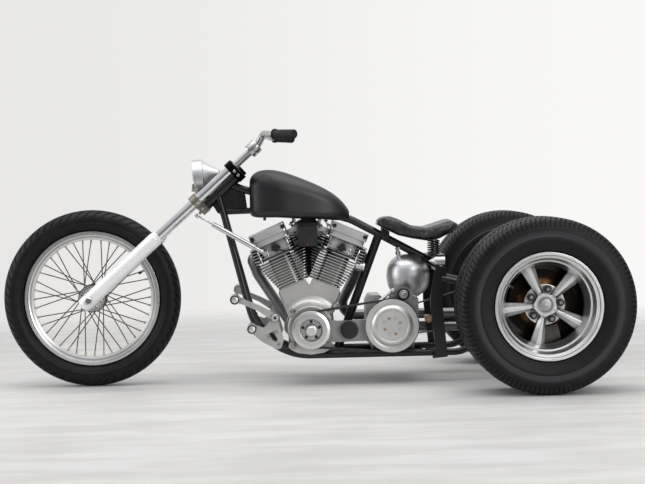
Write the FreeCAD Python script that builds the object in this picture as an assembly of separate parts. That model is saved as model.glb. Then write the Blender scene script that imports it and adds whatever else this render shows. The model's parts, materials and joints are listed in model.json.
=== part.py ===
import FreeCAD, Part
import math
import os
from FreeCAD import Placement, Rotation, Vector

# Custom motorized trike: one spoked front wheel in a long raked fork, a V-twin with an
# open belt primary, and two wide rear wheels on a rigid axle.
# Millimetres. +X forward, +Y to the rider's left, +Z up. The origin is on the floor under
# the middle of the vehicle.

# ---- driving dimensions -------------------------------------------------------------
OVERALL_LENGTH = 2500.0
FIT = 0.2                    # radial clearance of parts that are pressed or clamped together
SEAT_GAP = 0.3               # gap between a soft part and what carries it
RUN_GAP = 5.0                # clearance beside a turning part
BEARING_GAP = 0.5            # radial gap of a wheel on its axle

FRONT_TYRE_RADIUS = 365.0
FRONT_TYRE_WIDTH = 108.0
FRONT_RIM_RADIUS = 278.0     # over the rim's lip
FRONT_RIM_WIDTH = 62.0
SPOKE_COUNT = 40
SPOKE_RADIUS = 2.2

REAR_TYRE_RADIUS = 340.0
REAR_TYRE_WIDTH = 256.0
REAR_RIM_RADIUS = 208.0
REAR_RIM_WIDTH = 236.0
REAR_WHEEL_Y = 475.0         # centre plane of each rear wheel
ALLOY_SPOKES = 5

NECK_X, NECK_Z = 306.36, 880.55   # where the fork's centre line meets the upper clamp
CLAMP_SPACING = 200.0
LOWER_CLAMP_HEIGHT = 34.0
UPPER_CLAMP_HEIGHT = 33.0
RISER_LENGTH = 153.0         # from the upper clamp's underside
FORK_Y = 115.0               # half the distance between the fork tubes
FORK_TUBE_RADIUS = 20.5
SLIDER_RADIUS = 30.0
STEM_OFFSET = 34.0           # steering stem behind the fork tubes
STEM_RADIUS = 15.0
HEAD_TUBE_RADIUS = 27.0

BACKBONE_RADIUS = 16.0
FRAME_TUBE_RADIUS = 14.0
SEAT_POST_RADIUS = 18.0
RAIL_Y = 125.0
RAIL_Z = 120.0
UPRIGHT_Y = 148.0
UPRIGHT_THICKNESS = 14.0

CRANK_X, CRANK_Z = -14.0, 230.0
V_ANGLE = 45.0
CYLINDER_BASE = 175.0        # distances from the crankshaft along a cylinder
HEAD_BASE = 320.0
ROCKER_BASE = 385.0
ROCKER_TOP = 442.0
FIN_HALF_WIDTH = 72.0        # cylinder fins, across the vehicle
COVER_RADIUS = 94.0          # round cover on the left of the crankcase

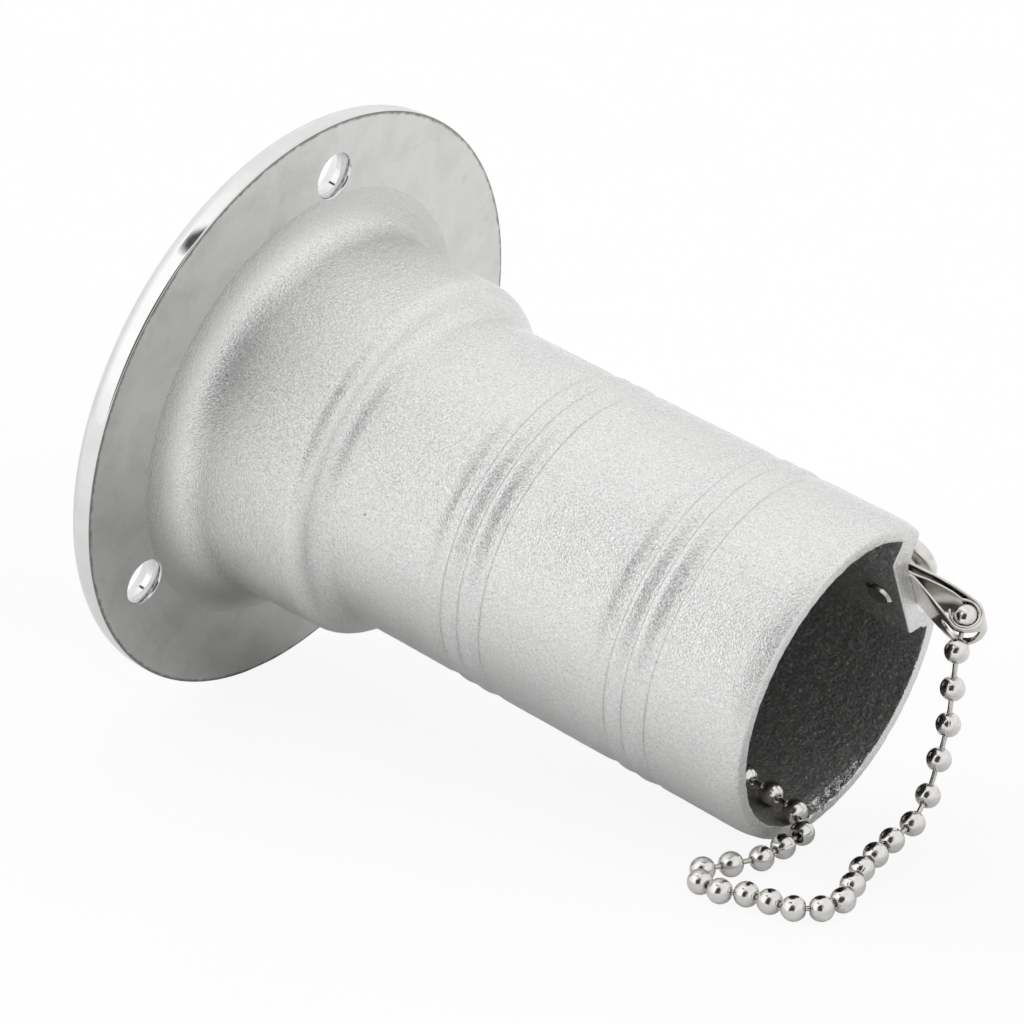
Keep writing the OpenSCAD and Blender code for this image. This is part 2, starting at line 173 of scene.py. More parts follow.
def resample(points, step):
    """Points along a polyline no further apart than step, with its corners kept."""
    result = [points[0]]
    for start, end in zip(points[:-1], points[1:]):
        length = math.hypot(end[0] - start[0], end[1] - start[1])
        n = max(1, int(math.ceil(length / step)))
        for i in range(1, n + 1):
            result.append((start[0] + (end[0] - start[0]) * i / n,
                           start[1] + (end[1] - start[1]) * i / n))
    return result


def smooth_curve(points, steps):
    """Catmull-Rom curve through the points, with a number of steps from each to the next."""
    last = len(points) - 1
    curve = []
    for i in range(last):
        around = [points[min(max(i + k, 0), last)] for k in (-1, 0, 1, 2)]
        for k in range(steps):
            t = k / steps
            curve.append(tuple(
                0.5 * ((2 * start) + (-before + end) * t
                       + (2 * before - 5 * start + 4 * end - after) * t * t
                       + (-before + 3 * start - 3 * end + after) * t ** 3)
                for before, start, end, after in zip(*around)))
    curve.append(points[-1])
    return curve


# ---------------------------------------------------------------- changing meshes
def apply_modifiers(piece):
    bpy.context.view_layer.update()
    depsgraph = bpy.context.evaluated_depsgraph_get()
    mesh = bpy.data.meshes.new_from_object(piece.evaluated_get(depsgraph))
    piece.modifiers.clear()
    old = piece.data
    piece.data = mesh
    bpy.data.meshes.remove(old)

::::

» Given instruction: Repeat all the records. Match each line exactly.

» In response:
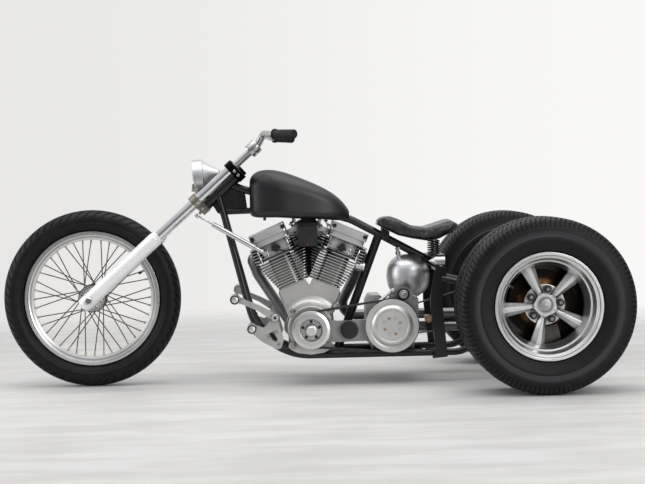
Write the FreeCAD Python script that builds the object in this picture as an assembly of separate parts. That model is saved as model.glb. Then write the Blender scene script that imports it and adds whatever else this render shows. The model's parts, materials and joints are listed in model.json.
=== part.py ===
import FreeCAD, Part
import math
import os
from FreeCAD import Placement, Rotation, Vector

# Custom motorized trike: one spoked front wheel in a long raked fork, a V-twin with an
# open belt primary, and two wide rear wheels on a rigid axle.
# Millimetres. +X forward, +Y to the rider's left, +Z up. The origin is on the floor under
# the middle of the vehicle.

# ---- driving dimensions -------------------------------------------------------------
OVERALL_LENGTH = 2500.0
FIT = 0.2                    # radial clearance of parts that are pressed or clamped together
SEAT_GAP = 0.3               # gap between a soft part and what carries it
RUN_GAP = 5.0                # clearance beside a turning part
BEARING_GAP = 0.5            # radial gap of a wheel on its axle

FRONT_TYRE_RADIUS = 365.0
FRONT_TYRE_WIDTH = 108.0
FRONT_RIM_RADIUS = 278.0     # over the rim's lip
FRONT_RIM_WIDTH = 62.0
SPOKE_COUNT = 40
SPOKE_RADIUS = 2.2

REAR_TYRE_RADIUS = 340.0
REAR_TYRE_WIDTH = 256.0
REAR_RIM_RADIUS = 208.0
REAR_RIM_WIDTH = 236.0
REAR_WHEEL_Y = 475.0         # centre plane of each rear wheel
ALLOY_SPOKES = 5

NECK_X, NECK_Z = 306.36, 880.55   # where the fork's centre line meets the upper clamp
CLAMP_SPACING = 200.0
LOWER_CLAMP_HEIGHT = 34.0
UPPER_CLAMP_HEIGHT = 33.0
RISER_LENGTH = 153.0         # from the upper clamp's underside
FORK_Y = 115.0               # half the distance between the fork tubes
FORK_TUBE_RADIUS = 20.5
SLIDER_RADIUS = 30.0
STEM_OFFSET = 34.0           # steering stem behind the fork tubes
STEM_RADIUS = 15.0
HEAD_TUBE_RADIUS = 27.0

BACKBONE_RADIUS = 16.0
FRAME_TUBE_RADIUS = 14.0
SEAT_POST_RADIUS = 18.0
RAIL_Y = 125.0
RAIL_Z = 120.0
UPRIGHT_Y = 148.0
UPRIGHT_THICKNESS = 14.0

CRANK_X, CRANK_Z = -14.0, 230.0
V_ANGLE = 45.0
CYLINDER_BASE = 175.0        # distances from the crankshaft along a cylinder
HEAD_BASE = 320.0
ROCKER_BASE = 385.0
ROCKER_TOP = 442.0
FIN_HALF_WIDTH = 72.0        # cylinder fins, across the vehicle
COVER_RADIUS = 94.0          # round cover on the left of the crankcase

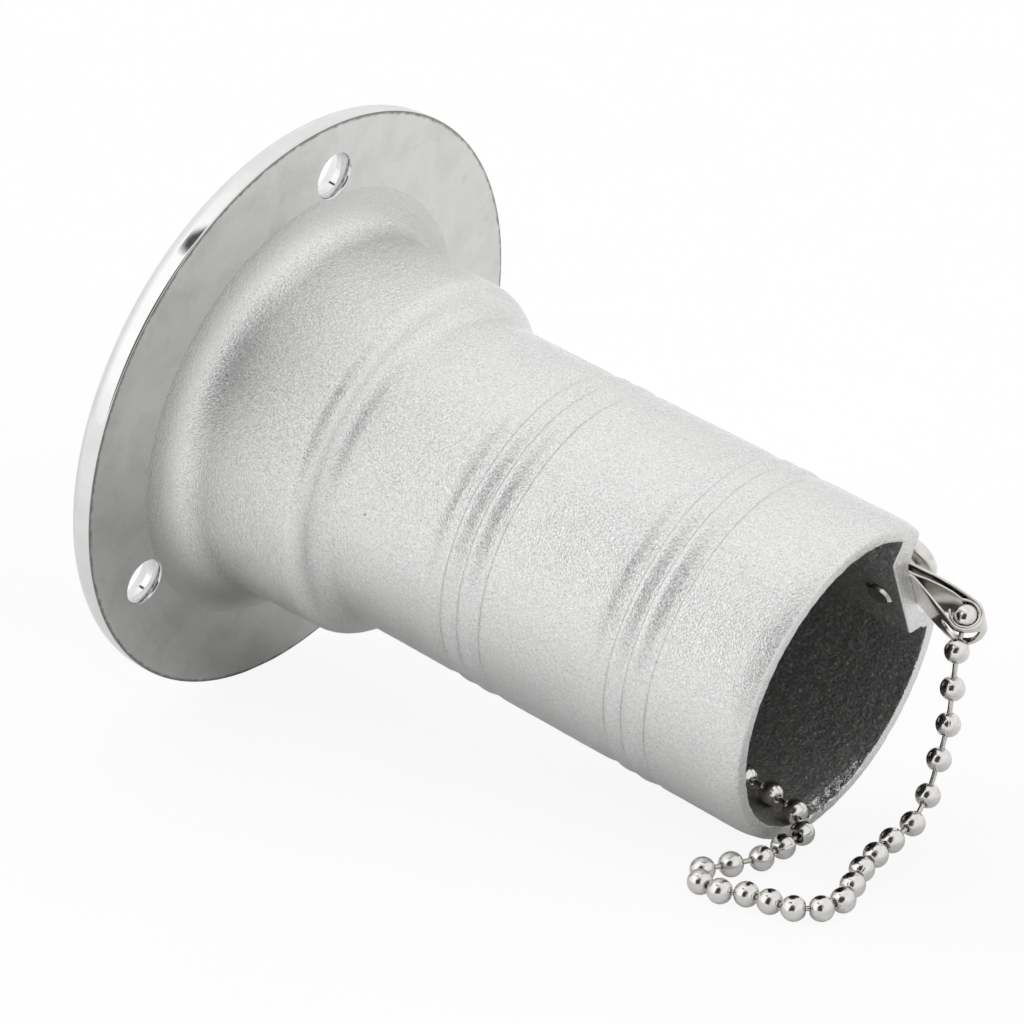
Keep writing the OpenSCAD and Blender code for this image. This is part 2, starting at line 173 of scene.py. More parts follow.
def resample(points, step):
    """Points along a polyline no further apart than step, with its corners kept."""
    result = [points[0]]
    for start, end in zip(points[:-1], points[1:]):
        length = math.hypot(end[0] - start[0], end[1] - start[1])
        n = max(1, int(math.ceil(length / step)))
        for i in range(1, n + 1):
            result.append((start[0] + (end[0] - start[0]) * i / n,
                           start[1] + (end[1] - start[1]) * i / n))
    return result


def smooth_curve(points, steps):
    """Catmull-Rom curve through the points, with a number of steps from each to the next."""
    last = len(points) - 1
    curve = []
    for i in range(last):
        around = [points[min(max(i + k, 0), last)] for k in (-1, 0, 1, 2)]
        for k in range(steps):
            t = k / steps
            curve.append(tuple(
                0.5 * ((2 * start) + (-before + end) * t
                       + (2 * before - 5 * start + 4 * end - after) * t * t
                       + (-before + 3 * start - 3 * end + after) * t ** 3)
                for before, start, end, after in zip(*around)))
    curve.append(points[-1])
    return curve


# ---------------------------------------------------------------- changing meshes
def apply_modifiers(piece):
    bpy.context.view_layer.update()
    depsgraph = bpy.context.evaluated_depsgraph_get()
    mesh = bpy.data.meshes.new_from_object(piece.evaluated_get(depsgraph))
    piece.modifiers.clear()
    old = piece.data
    piece.data = mesh
    bpy.data.meshes.remove(old)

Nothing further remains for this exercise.